How do we join GA4 data with our CRM data for a unified customer view?

The join key is typically the GA4 user_id (set via analytics.setUserId() when users authenticate) matched to the user ID in your CRM. This works only for authenticated sessions — pre-authentication GA4 events have no user_id, only user_pseudo_id. For a complete join that covers anonymous sessions, you need cross-device identity resolution linking user_pseudo_id to user_id in your identity graph. Build an int_user_identity model that maps all known IDs for each user.

Should we use materialized views or scheduled queries for dashboard performance?

For frequently-queried aggregations (daily session counts, weekly conversion rates), materialized views are the better choice — BigQuery automatically refreshes them when source data changes and query costs are charged at refresh time, not query time. Scheduled queries are better for complex transformations that require procedural logic or for loading data into non-partitioned tables. For most marketing analytics dashboards, materializing the top 3–5 most expensive queries as materialized views produces a 10–50× performance improvement.

How do we set up row-level access controls so marketing analysts can’t see PII in BigQuery?

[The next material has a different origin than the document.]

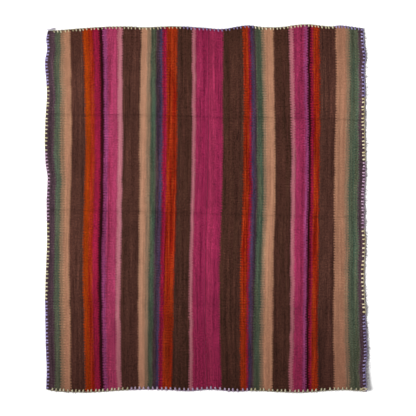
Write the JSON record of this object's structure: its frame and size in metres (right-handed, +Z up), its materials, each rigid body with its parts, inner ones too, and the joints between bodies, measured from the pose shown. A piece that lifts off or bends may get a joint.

BigQuery supports column-level security through policy tags and row-level security through row access policies. For PII (email addresses, phone numbers, names), assign a policy tag to those columns and configure data masking — analysts see the masked version (e.g., truncated email) without needing to see the full value. For row-level restrictions (e.g., analysts can only see their own region’s data), configure row access policies with filters based on the analyst’s identity.